1 cup of chopped dark and milk chocolate mixed.
(Alternatively, use chocolate buttons, or chocolate chip, but make sure its of good quality)

200 gms good quality dark chocolate, chopped for melting
1/4 cup cream
2 tablespoons or more, of brandy, or kahlua, or whatever alcohol tickles your fancy. or without.
1 tablespoon coffee powder. (Might want to step it up a notch and use gold instead of classic)

1. Believe it or not, mix together all the ingredients above (minus frosting stuff), except for the orange juice, and chocolate bits. As in mix with a cake mixer. You should get a lovely batter, of frosting consistency. Do not panic.

2. Chuck in the orange juice (should be about 1/2 to 3/4 cup), and rind, if you haven't already. Mix again, and the batter should be a bit more flowy.

3. Stir in the chopped chocolate bits. They shouldn't be too large a chunk, but not too fine either. The size of half a malteser would be about right.

4. Pour into pan, scrape off batter with spatula. Lick bowl with dignity.

5. Bake for about 25 minutes.
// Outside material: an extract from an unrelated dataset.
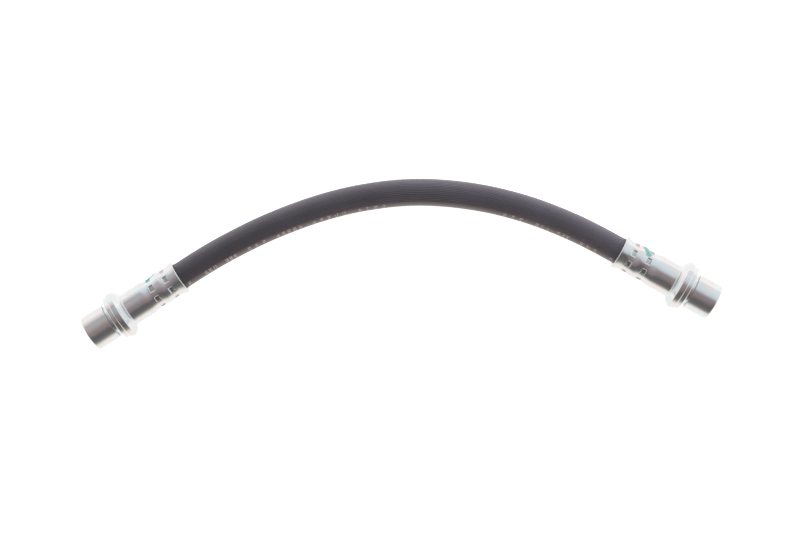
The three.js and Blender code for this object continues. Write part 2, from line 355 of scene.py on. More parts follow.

Bear in mind when you put a skewer through to test for doneness, you may have penetrated some melted choc bits. This doesn't mean the brownie is not completed. Poke a few more spots at random to see if cooked. Or touch the surface, if springy, probably done.

6. While waiting for it to bake, chuck the frosting stuff (minus booze) into a glass bowl. Zap all ingredients in microwave for about a minute, on high. The chocolate should be melting, and the cream, warm. Just continue stirring (outside the microwave, of course) until you get a lovely chocolate sauce. Chuck in the booze for the buzz.

7. After cooling the brownie slightly, pour over the frosting and let it sit until you want to serve it. Serve with fresh cream, or vanilla ice cream, or whatever you like. Satay sauce, perhaps, or sambal. Your call.